— Давайте-ка вернемся в деревню, — предложил Череда, настороженно поглядывая в сторону болот. — Кто ведает, что тут случилось и как далече это лихо гуляет.
Близнецы закивали, их испуганные лики стали еще более одинаковыми, ежели такое вообще мнилось возможным.
— А как быть с ними? — спросил Вит, очертив пальцем в воздухе мертвые изуродованные тела. — Неужто так и бросим, не посыпав землицей? Не дай-то боги, науськает болотная нечисть — они уже к ночи в деревню явятся.
Братья-кожевенники побледнели пуще прежнего: не то от отвращения перед захоронением разодранных останков, не то от страха перед ожившими мертвяками.
— Хоронить надобно, — одобрил староста. — Но, насколько мне ведомо, по их вере усопших не земле предают, а огню жалуют. Да, — почесал голову Череда, — еще надобно весточку в Рогачев послать. Но сперва Цвета в деревню доставим, а там поболе народу соберем и снова сюда вернемся — погребальный костер разложим. И давайте не будем мешкать: надобно все это до наступления ночи поспеть.
Мужики понимающе переглянулись, подхватили сына кузнеца под руки и заспешили к лошадям.
— Куда это ты так спешишь, почтенный Рафал? — окликнула седобородого лекаря Доморадовна. Врачеватель лишь на несколько шагов поспел удалиться от хаты старосты. Но, услыхав зов, остановился, слегка склонившись в знак приветствия.
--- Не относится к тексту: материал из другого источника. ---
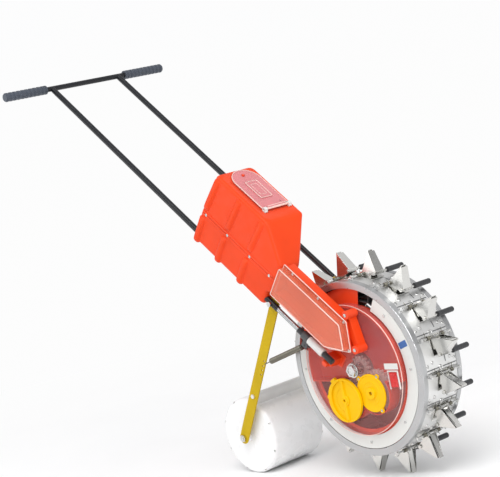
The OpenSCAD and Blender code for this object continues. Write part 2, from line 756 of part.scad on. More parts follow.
// Wedge that narrows towards the beak's tip, with half width b at the tread
module beak_taper(b) {
    translate([-50, 0, 0]) rotate([90, 0, 90]) linear_extrude(100)
        polygon([[-b, -3], [b, -3], [b - taper, beak_h + 3], [-b + taper, beak_h + 3]]);
}
// Outlines in the beak's own frame, x leading and z up
fixed_side = [[pin_x - 6, 1.6], [10, 1.6], [9, 12], [tip_half, beak_h], [-tip_half, beak_h],
    [-15, 14], [pin_x - 6, 12]];
bill_side = [[pin_x - 5, 4.2], [pin_x - 1, 2.8], [pin_x + 3, 3.4], [29, 11.4], [30, 20], [4.6, bill_h],
    [2, bill_h], [pin_x + 2, 13.5], [pin_x - 4, 12.5], [pin_x - 6, 9]];

module at_beak(i) { rotate([0, beak_first + i * beak_pitch, 0]) translate([0, 0, plate_r]) children(); }

module fixed_beak() {
    difference() {
        union() {
            translate([-27, -21, eps]) difference() {
                cube([52, 42, 1.6]);
                translate([16, 10, -1]) cube([22, 22, 4]);
            }
            intersection() {
                difference() {
                    xz(-30, 30) polygon(fixed_side);
                    difference() {
                        beak_taper(fixed_half_base - plate_t);
                        // trailing blade between the cheeks
                        xz(-30, 30) polygon([[-17, 3], [-15 + 0.1, 14], [-tip_half, beak_h],
                            [tip_half, beak_h], [tip_half, beak_h - 4], [-15 + blade_t, 12], [-14, 0]]);
                    }
                }
                beak_taper(fixed_half_base);
            }
        }
        ybar(pin_r + slack, -30, 30, pin_x, pin_z);
    }
}
module fixed_beaks() color("#c8cbce") machine() for (i = [0:beak_count - 1]) at_beak(i) fixed_beak();

// Moving half of a beak, with its lever rod and rubber sleeve
module bill() {
    difference() {
        union() {
            intersection() {
                difference() {
                    xz(-30, 30) polygon(bill_side);
                    difference() {
                        beak_taper(moving_half_base - plate_t);
                        // leading blade between the cheeks
                        xz(-30, 30) polygon([[29 - blade_t, 11.1], [29, 11.4], [30, 20], [4.6, bill_h],
                            [4.6 - 2, bill_h], [30 - 1.9, 19.5]]);
                    }
                }
                beak_taper(moving_half_base);
            }
            ybar(lever_r, -19, 84, lever_x, lever_z);
            for (y = [-18.6, 16.4]) ybar(4.6, y, y + 2.2, lever_x, lever_z);
        }
        ybar(pin_r + slack, -30, 30, pin_x, pin_z);
    }
    difference() {
        ybar(sleeve_r, 30, 86, lever_x, lever_z);
        ybar(lever_r + slack, 29, 84.1, lever_x, lever_z);
    }
}
module beak(i) color("#c8cbce") machine() at_beak(i) bill();

module wheel_disc() color("#9a9da1") machine() difference() {
    ring(205, 33, half_w - 6, half_w - 3.2, fine);
    around(8, 22.5) translate([0, 0, 125]) ybar(26, 40, 80);
    around(8) translate([0, 0, disc_bolt_r]) ybar(2.6, 40, 80);
    around(6) translate([0, 0, 42]) ybar(3.1, 40, 80);
}
module wheel_hub() color("#7d8084") machine() difference() {
    union() {
        ybar(26, 30, half_w - 3.2);
        ybar(50, half_w - 9, half_w - 6 - eps);
        ybar(16, gear_lo - 1, 30.5);
    }
    ybar(20 + eps, 42, 80);
    ybar(12, -70, 43);
    around(6) translate([0, 0, 42]) ybar(3.1, 40, 80);
}
module hub_bearings() color("silver") machine() {
    ring(20, 10 + slack, 42.2, 52);
    ring(20, 10 + slack, 56.8, half_w - 3.2);
    ring(11.9, 10 + slack, -60, -45);
}
// Ring of open cells inside the tread, one for each beak, moulded singly with flat floors
module cell_block(r0, r1, y0, y1, gap) intersection() {
    ybar(r1, y0, y1, f = fine);
    xz(y0, y1) polygon([for (p = [[-1, r0], [1, r0], [1, r1 + 5], [-1, r1 + 5]])
        [p[0] * (p[1] * tan(beak_pitch / 2) - gap), p[1]]]);
}
module cell_ring() color("#eceeee") machine() around(beak_count, beak_first) {
    difference() {
        cell_block(174, 219.5, -54, 30, 0.15);
        cell_block(176.5, 217, -55, 27.5, 1.35);
        translate([-9, -9, 200]) cube([18, 18, 40]);
        // seed inlet in the floor
        translate([-14, -40, 160]) cube([28, 50, 20]);
    }
    // feet on the near ring's flange
    for (x = [-32, 24]) translate([x, 3 - half_w, 211]) cube([8, 17, 6]);
}

// ---------------------------------------------------------------- the machine

crossbar();
grip_left();
grip_right();
handle_tube_left();
handle_tube_right();
lower_tubes();
tube_sleeves();
axle();
frame_bolts();
tube_socket();
axle_bracket();
hopper_top();
hopper_base();
tube_brackets();
lid_clips();
chute_body();
chute_cover();
seed_housing();
side_disc();
side_ring();
gear_cover();
case_screws();
tension_springs();
hopper_lid();
seed_cover();
seed_gate();
idler_gear();
seed_wheel();
roller_struts();
roller_axle();
scraper_bar();
roller_drum();
roller_caps();
ring_near();
ring_far();
tread_plates();
wheel_screws();
pivot_pins();
fixed_beaks();
wheel_disc();
wheel_hub();
hub_bearings();
cell_ring();
hub_gear();
for (i = [1:beak_count]) beak(i - 1);
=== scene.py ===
import json
import math
import bpy
import bmesh
from mathutils import Matrix, Vector


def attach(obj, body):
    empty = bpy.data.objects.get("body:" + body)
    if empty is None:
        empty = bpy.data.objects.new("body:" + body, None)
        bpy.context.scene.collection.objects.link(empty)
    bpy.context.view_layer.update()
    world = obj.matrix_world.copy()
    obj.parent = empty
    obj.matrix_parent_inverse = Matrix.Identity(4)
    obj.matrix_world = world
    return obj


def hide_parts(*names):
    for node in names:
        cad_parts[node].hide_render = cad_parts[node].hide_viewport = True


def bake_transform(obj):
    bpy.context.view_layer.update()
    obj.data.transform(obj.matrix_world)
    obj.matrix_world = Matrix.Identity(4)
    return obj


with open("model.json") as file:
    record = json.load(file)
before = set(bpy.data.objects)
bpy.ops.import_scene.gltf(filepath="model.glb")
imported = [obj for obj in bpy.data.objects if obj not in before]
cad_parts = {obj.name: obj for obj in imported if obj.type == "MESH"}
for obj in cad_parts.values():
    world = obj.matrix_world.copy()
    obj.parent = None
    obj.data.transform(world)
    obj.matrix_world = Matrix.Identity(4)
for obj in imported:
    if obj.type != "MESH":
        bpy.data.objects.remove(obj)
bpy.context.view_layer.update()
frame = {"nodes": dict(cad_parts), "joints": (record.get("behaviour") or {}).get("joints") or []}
NODES = frame["nodes"]

# Where the joints' axes are in the row frame, in metres. Other sizes and places are in millimetres, as in
# the CAD, unless a comment says metres.
AXIS = {joint["name"]: Vector(joint["pos_m"]) for joint in frame["joints"] if "pos_m" in joint}
WHEEL, ROLLER, STRUT = AXIS["wheel_spin"], AXIS["roller_spin"], AXIS["strut_swing"]
SEED_COVER, IDLER = AXIS["cover_turn"], AXIS["idler_spin"]
SLOPE = math.radians(40.5)
COS, SIN = math.cos(SLOPE), math.sin(SLOPE)
BEAKS = 16
BEAK_PITCH = 360 / BEAKS
BEAK_ANGLES = [BEAK_PITCH * (i + 0.5) for i in range(BEAKS)]
RIGHT, LEFT = (0, -1, 0), (0, 1, 0)


def at_wheel(x, y, z):
    """A point given from the wheel's centre, in the row frame in metres."""
    return WHEEL + Vector((x, y, z)) / 1000


def on_slope(s, y, h):
    """A point s up the handle tubes and h square to them."""
    return at_wheel(-s * COS + h * SIN, y, s * SIN + h * COS)


def spoke(degrees):
    """The directions out from the wheel's centre and forward along the rim."""
    t = math.radians(degrees)
    return Vector((math.sin(t), 0, math.cos(t))), Vector((math.cos(t), 0, -math.sin(t)))


def round_axis(axis, degrees, r, y):
    """A point at a radius round an axis, turned upwards from straight ahead."""
    t = math.radians(degrees)
    return Vector((axis.x + r * math.cos(t) / 1000, y / 1000, axis.z + r * math.sin(t) / 1000))


def circle(n):
    """The angles of n points round a full turn."""
    return [2 * math.pi * i / n for i in range(n)]


# ---------------------------------------------------------------- materials

def add(tree, kind, values=None, links=None, **properties):
    """A shader node with its properties, its sockets' constants and the outputs that feed it."""
    made = tree.nodes.new("ShaderNode" + kind)
    for key, value in properties.items():
        setattr(made, key, value)
    for key, value in (values or {}).items():
        made.inputs[key].default_value = value
    for key, source in (links or {}).items():
        tree.links.new(source, made.inputs[key])
    return made


def ramp(tree, source, stops):
    """A colour ramp of (position, colour) stops."""
    made = add(tree, "ValToRGB", links={"Fac": source})
    elements = made.color_ramp.elements
    for i in (0, -1):
        elements[i].position, elements[i].color = stops[i]
    for position, colour in stops[1:-1]:
        elements.new(position).color = colour
    return made.outputs["Color"]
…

Женщина выглядывала из-за приоткрытой калитки, точно кого-то опасалась. Под мышкой она удерживала любимого петуха. Птица орала и дергалась, но морщинистая рука крепко сжимала самую значимую драгоценность в хозяйстве.
— Сыну старосты нездоровится, — уклончиво пояснил старец.
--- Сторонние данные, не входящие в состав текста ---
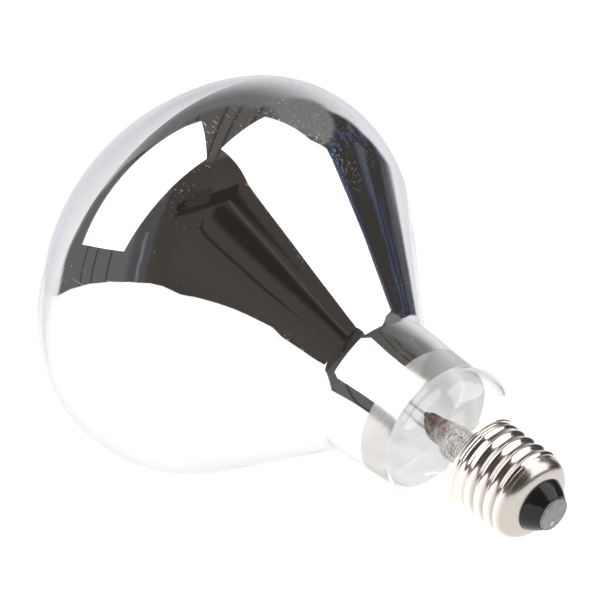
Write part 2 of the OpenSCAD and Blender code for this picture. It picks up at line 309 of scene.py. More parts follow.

— А что с ним? — Глазки Доморадовны превратились в узкие щелочки.
— Пока толком сам не уразумею, — озабоченно пояснил Рафал.
— Надобно проведать молодца. Ведь Хохлатый лишь благодаря смекалке Алеся наконец за дело принялся! — гордо возвестила Доморадовна, с нежностью поглядев на своего петуха. Только вот птица такого проявления чувств хозяйки не разделяла, продолжая рваться на волю.
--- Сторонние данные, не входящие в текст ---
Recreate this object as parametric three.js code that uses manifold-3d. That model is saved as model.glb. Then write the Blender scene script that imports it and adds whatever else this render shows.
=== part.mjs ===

— Нет, не ходи! — громче, чем дозволено, воскликнул врачеватель.
— Это еще почему? — бабуся так и впилась в Рафала глазами. Хохлатый присмирел.
— Э-э-э, — замешкался старец, но уже уразумел, что сам себя выдал. И надобно ж было ему именно на Доморадовну наткнуться! Эта так просто не отстанет.
— А-а-а! — вдруг заорала баба. Пернатый стервец все ж таки принялся за старое — длинный клюв воткнулся в мягкую морщинистую плоть. — Твое счастье, что куры так добре несутся, а не то б я тебе башку прямо сейчас скрутила!
В сердцах она выкинула Хохлатого к себе в подворье. Петух, потерявший в вынужденном полете пару перьев, но не гордость, приземлился удачно. Выпрямился, кукарекнул и с важным видом удалился в курятник. — Вот же падла пернатая! — Доморадовна потерла ушибленное место, проводив петуха гневным взглядом.
— Покажи-ка, — дядька Рафал подошел ближе. Теперича ему уж точно деваться было некуда — покуда станет руку лечить, Доморадовна все из него выведает. Ну, поди оно и лучше. Чем скорее вся деревня о хворобе узнает, тем скорее осторожничать начнут, стало быть, хворь далече не расползется.
— Ничего. Тут всего-то подорожник приложить — и ранки как не бывало. У меня как раз он в суме имеется.
— Пройдем в хату, почтенный Рафал, — пригласила Доморадовна, мысленно потирая руки в предвкушении увлекательного рассказа. Старец, вздохнув, поплелся следом за вмиг оживившейся хозяйкой.
— На сбор! На сбор! — орали во всех концах села мальчишки-глашатаи, добровольно вызвавшиеся оповестить каждого жителя деревни.